**STORED DATA**.
========================================================================
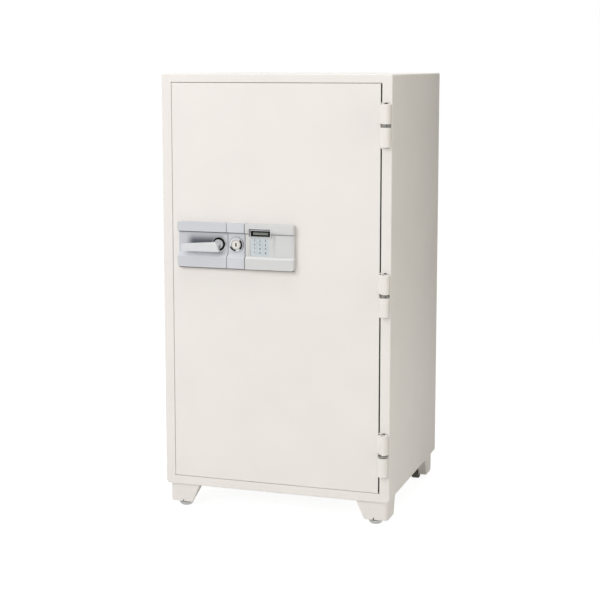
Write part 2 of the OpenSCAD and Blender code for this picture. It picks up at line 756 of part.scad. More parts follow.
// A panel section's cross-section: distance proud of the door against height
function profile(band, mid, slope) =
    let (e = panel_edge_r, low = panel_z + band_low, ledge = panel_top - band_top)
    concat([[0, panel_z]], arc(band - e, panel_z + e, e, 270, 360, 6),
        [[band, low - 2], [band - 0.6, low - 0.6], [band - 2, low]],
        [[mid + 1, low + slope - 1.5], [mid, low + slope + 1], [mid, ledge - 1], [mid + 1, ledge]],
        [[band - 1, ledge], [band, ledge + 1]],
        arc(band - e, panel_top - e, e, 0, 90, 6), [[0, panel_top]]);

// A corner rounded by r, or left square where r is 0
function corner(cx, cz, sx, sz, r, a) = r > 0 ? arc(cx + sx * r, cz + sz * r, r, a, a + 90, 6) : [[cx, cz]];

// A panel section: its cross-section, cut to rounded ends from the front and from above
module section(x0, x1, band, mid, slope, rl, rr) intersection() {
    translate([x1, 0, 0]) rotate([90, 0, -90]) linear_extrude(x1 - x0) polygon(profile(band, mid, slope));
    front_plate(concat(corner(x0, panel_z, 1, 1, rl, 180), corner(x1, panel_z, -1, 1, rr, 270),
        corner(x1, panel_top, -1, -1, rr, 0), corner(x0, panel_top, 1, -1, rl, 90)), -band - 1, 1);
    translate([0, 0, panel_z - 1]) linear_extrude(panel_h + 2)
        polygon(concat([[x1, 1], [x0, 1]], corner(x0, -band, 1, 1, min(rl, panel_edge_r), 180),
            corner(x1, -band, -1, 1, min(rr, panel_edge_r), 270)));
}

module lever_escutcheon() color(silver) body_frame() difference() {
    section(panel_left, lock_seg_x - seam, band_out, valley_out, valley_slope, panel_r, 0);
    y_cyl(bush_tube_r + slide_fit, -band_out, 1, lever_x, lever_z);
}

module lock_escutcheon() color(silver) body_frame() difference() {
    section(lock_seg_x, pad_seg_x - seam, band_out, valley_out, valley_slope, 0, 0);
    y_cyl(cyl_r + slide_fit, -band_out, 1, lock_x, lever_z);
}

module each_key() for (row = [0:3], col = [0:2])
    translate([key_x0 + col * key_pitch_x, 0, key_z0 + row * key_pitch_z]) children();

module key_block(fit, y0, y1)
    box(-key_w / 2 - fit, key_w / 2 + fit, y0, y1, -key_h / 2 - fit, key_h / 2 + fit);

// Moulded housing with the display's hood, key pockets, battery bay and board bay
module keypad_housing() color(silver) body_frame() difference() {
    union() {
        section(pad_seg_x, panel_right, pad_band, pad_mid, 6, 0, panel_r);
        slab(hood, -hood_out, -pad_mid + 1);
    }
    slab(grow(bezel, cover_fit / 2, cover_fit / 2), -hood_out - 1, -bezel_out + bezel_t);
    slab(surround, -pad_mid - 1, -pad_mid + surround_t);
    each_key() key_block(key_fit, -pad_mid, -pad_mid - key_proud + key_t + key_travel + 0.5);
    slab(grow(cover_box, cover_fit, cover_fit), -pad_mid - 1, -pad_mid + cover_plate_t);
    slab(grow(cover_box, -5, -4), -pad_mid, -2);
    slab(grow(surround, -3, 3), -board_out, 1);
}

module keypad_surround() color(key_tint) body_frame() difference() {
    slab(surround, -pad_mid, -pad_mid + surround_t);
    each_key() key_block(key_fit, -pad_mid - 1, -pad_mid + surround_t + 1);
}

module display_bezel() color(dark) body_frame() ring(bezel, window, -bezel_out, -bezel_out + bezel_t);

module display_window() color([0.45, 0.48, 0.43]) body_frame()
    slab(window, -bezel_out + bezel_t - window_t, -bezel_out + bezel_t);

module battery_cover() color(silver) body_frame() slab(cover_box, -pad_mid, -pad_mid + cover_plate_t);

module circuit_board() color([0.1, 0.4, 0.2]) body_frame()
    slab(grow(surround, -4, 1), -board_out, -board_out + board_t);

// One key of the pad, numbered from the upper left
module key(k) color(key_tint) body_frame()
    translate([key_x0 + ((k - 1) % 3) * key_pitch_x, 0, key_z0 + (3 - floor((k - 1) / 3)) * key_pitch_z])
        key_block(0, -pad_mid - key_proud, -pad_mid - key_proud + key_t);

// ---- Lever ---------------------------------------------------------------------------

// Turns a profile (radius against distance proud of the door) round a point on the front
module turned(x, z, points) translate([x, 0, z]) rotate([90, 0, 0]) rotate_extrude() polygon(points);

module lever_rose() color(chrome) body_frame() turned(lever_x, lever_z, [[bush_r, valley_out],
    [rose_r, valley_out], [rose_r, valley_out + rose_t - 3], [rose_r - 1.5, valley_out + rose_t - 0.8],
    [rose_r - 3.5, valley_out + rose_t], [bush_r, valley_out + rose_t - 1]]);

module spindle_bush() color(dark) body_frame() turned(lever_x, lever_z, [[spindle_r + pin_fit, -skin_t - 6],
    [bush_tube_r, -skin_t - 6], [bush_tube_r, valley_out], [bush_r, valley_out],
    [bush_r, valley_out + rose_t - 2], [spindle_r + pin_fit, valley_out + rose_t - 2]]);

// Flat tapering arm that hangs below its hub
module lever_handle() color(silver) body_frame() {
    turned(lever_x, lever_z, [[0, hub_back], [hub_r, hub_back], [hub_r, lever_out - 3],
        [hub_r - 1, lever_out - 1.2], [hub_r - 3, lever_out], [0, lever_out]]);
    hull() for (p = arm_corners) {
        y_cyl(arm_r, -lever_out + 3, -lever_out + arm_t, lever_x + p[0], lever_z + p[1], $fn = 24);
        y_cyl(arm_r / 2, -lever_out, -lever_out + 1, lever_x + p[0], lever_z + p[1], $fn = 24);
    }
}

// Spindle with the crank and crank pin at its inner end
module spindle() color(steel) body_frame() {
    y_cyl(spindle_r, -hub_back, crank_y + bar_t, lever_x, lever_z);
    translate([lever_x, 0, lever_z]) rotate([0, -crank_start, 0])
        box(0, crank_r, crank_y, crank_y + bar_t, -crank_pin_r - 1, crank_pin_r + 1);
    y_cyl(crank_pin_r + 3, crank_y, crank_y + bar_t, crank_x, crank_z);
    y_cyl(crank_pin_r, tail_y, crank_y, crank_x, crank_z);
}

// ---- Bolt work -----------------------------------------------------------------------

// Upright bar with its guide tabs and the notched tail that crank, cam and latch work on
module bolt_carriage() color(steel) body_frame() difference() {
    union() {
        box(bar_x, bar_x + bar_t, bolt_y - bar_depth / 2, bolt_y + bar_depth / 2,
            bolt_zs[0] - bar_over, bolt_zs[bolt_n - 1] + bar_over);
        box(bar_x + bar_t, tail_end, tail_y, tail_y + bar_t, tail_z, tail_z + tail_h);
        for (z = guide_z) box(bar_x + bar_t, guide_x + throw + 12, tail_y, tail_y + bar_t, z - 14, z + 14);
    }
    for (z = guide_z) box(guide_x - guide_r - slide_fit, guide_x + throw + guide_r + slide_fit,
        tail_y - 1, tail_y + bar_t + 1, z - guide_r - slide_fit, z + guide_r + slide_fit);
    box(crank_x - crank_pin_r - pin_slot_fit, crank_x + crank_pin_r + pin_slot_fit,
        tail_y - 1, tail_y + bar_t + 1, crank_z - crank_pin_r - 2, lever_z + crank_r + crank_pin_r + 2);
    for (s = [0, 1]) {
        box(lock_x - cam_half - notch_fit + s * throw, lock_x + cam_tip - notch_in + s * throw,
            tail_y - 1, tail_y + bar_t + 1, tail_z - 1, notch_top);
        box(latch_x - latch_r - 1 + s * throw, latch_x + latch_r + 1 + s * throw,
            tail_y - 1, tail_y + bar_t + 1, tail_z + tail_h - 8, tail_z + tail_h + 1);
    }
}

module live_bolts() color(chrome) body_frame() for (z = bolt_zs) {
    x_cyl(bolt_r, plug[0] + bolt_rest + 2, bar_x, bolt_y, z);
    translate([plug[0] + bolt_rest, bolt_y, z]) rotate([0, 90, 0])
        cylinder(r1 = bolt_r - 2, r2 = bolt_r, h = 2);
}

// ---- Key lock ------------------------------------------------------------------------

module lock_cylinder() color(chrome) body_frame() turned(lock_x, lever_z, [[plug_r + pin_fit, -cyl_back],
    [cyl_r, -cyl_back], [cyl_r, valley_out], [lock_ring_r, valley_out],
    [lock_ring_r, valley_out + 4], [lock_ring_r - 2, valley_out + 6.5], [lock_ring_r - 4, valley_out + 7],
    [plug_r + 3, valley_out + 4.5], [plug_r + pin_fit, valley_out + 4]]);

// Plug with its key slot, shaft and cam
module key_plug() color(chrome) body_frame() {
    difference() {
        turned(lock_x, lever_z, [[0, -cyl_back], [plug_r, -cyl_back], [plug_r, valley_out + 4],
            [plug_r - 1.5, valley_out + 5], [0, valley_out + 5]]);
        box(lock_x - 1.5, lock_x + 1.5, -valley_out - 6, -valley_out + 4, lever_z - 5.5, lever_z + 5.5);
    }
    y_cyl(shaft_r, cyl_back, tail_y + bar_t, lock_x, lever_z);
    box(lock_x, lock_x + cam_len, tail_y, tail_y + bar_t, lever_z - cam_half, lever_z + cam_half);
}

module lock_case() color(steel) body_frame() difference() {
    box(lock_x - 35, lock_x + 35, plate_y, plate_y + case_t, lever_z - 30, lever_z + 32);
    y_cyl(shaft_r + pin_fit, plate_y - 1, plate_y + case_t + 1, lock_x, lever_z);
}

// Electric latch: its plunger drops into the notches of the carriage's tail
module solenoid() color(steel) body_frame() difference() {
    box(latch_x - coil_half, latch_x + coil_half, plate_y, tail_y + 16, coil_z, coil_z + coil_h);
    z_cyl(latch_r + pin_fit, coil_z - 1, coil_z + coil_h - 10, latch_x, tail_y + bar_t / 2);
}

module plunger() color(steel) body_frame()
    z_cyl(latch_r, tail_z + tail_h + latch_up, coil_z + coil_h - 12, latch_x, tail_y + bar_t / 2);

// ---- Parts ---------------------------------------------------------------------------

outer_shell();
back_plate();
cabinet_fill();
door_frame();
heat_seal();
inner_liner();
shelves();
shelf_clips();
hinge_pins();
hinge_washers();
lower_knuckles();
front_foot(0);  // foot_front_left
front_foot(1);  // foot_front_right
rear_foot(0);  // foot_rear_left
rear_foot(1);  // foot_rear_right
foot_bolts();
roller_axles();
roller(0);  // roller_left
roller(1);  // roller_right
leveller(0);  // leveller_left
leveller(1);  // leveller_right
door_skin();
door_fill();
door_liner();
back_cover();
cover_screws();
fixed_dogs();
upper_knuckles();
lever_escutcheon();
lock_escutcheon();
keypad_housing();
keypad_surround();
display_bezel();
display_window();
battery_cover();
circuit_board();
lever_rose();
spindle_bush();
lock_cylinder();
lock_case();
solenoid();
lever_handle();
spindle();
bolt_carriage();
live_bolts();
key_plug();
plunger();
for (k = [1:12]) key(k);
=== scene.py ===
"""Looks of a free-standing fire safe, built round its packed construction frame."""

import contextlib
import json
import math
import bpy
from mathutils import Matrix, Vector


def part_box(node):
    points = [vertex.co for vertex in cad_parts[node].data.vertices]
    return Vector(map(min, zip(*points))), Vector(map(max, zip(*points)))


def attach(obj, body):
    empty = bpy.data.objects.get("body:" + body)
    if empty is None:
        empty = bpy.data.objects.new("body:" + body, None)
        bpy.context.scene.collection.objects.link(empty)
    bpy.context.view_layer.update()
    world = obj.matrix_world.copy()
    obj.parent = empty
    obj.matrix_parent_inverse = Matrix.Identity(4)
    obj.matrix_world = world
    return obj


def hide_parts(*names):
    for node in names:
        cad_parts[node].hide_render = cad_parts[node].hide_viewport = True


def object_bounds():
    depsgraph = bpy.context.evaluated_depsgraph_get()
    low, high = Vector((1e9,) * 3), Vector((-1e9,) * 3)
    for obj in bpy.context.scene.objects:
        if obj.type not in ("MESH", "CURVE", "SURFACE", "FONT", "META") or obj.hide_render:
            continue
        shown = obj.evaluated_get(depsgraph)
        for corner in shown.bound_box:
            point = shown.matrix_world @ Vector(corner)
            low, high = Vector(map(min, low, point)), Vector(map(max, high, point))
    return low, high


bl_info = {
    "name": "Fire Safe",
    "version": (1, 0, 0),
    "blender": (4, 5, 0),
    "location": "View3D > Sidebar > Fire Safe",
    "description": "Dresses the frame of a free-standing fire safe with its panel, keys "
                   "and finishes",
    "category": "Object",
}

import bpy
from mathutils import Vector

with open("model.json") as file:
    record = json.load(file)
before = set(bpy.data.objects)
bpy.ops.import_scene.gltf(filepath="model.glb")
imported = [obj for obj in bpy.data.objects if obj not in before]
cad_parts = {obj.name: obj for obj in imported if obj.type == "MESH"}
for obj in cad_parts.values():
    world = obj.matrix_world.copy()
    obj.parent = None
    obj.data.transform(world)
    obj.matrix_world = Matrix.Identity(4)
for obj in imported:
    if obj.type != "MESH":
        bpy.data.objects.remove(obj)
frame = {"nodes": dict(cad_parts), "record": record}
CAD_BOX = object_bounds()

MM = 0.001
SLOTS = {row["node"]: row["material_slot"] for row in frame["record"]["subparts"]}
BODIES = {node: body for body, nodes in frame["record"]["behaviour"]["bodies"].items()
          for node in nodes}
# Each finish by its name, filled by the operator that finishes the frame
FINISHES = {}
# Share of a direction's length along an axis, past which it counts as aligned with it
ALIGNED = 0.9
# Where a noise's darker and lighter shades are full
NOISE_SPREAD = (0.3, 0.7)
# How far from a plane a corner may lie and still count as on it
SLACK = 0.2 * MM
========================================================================
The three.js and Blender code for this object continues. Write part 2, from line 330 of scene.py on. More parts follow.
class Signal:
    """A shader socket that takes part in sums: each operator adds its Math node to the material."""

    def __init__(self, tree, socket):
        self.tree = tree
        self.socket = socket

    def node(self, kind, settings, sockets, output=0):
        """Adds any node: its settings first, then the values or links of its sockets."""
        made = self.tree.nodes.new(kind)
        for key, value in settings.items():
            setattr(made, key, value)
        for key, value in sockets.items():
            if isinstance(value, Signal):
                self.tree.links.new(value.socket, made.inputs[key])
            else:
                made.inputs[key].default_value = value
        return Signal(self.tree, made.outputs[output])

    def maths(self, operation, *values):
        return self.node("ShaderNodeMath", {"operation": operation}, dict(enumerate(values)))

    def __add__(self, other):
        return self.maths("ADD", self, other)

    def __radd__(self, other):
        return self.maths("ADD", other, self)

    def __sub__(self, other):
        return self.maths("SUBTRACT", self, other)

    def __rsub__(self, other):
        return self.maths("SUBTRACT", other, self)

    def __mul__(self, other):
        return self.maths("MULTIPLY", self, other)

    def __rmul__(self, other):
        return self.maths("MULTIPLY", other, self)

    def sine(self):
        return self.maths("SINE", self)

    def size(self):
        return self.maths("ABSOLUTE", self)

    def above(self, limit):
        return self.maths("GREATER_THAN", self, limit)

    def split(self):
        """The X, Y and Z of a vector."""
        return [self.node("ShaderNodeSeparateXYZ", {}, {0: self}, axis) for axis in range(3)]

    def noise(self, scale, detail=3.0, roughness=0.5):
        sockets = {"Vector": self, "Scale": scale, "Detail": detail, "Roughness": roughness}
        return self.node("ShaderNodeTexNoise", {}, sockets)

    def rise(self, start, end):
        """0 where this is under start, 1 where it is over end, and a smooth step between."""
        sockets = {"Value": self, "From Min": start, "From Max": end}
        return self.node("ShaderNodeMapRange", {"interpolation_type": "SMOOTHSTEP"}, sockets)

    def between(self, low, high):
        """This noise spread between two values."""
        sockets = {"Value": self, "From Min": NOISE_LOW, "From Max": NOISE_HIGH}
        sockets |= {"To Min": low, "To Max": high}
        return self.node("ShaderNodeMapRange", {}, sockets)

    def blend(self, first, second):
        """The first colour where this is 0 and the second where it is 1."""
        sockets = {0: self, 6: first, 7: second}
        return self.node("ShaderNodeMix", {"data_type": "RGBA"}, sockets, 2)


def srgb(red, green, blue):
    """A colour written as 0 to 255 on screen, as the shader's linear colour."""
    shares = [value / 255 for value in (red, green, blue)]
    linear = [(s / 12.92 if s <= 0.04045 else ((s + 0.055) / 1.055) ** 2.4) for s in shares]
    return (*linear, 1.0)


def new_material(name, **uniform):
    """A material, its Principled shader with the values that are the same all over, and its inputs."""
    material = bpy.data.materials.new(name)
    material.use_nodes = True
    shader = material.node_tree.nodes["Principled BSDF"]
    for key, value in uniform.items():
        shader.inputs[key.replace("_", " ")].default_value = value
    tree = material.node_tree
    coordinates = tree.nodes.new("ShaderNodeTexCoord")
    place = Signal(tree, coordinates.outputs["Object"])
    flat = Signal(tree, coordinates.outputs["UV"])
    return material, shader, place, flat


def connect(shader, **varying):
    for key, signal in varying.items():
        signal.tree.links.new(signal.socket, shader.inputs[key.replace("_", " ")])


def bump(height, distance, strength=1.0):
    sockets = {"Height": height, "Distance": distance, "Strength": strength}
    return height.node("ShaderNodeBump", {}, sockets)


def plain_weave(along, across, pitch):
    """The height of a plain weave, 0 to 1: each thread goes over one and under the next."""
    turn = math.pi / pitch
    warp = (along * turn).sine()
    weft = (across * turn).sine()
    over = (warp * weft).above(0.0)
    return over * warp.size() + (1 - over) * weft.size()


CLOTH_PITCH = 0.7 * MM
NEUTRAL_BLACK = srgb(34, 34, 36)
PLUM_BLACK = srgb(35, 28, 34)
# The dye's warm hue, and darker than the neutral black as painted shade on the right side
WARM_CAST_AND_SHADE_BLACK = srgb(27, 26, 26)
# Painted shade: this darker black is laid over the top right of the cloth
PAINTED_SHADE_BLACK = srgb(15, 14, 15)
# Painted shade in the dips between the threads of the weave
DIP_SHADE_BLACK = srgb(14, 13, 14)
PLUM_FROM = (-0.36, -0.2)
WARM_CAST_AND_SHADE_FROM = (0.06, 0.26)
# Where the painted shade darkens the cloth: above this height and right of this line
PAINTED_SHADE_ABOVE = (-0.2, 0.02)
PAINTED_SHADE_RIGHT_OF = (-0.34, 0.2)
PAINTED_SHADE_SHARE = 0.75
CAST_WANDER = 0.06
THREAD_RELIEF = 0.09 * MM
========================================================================
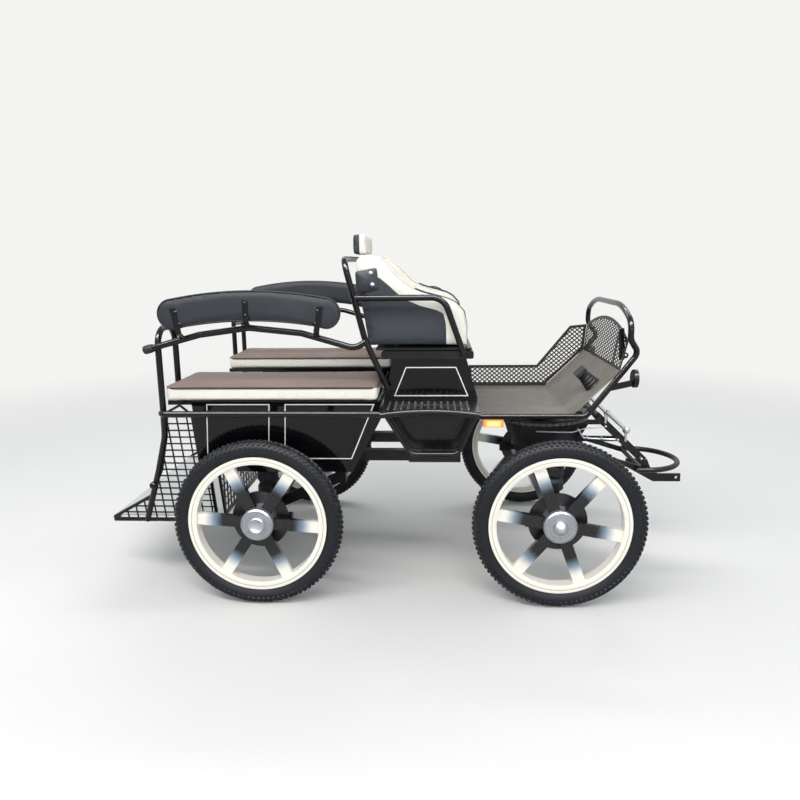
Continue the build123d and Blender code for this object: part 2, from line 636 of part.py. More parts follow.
========================================================================
**GIVEN PROBLEM**. Transcribe, word for word, every line from the line with "outer_shell();" to the line with "bpy.context.view_layer.update()", inclusive, and output nothing else.

**FINISHED EXERCISE**.
outer_shell();
back_plate();
cabinet_fill();
door_frame();
heat_seal();
inner_liner();
shelves();
shelf_clips();
hinge_pins();
hinge_washers();
lower_knuckles();
front_foot(0);  // foot_front_left
front_foot(1);  // foot_front_right
rear_foot(0);  // foot_rear_left
rear_foot(1);  // foot_rear_right
foot_bolts();
roller_axles();
roller(0);  // roller_left
roller(1);  // roller_right
leveller(0);  // leveller_left
leveller(1);  // leveller_right
door_skin();
door_fill();
door_liner();
back_cover();
cover_screws();
fixed_dogs();
upper_knuckles();
lever_escutcheon();
lock_escutcheon();
keypad_housing();
keypad_surround();
display_bezel();
display_window();
battery_cover();
circuit_board();
lever_rose();
spindle_bush();
lock_cylinder();
lock_case();
solenoid();
lever_handle();
spindle();
bolt_carriage();
live_bolts();
key_plug();
plunger();
for (k = [1:12]) key(k);
=== scene.py ===
"""Looks of a free-standing fire safe, built round its packed construction frame."""

import contextlib
import json
import math
import bpy
from mathutils import Matrix, Vector


def part_box(node):
    points = [vertex.co for vertex in cad_parts[node].data.vertices]
    return Vector(map(min, zip(*points))), Vector(map(max, zip(*points)))


def attach(obj, body):
    empty = bpy.data.objects.get("body:" + body)
    if empty is None:
        empty = bpy.data.objects.new("body:" + body, None)
        bpy.context.scene.collection.objects.link(empty)
    bpy.context.view_layer.update()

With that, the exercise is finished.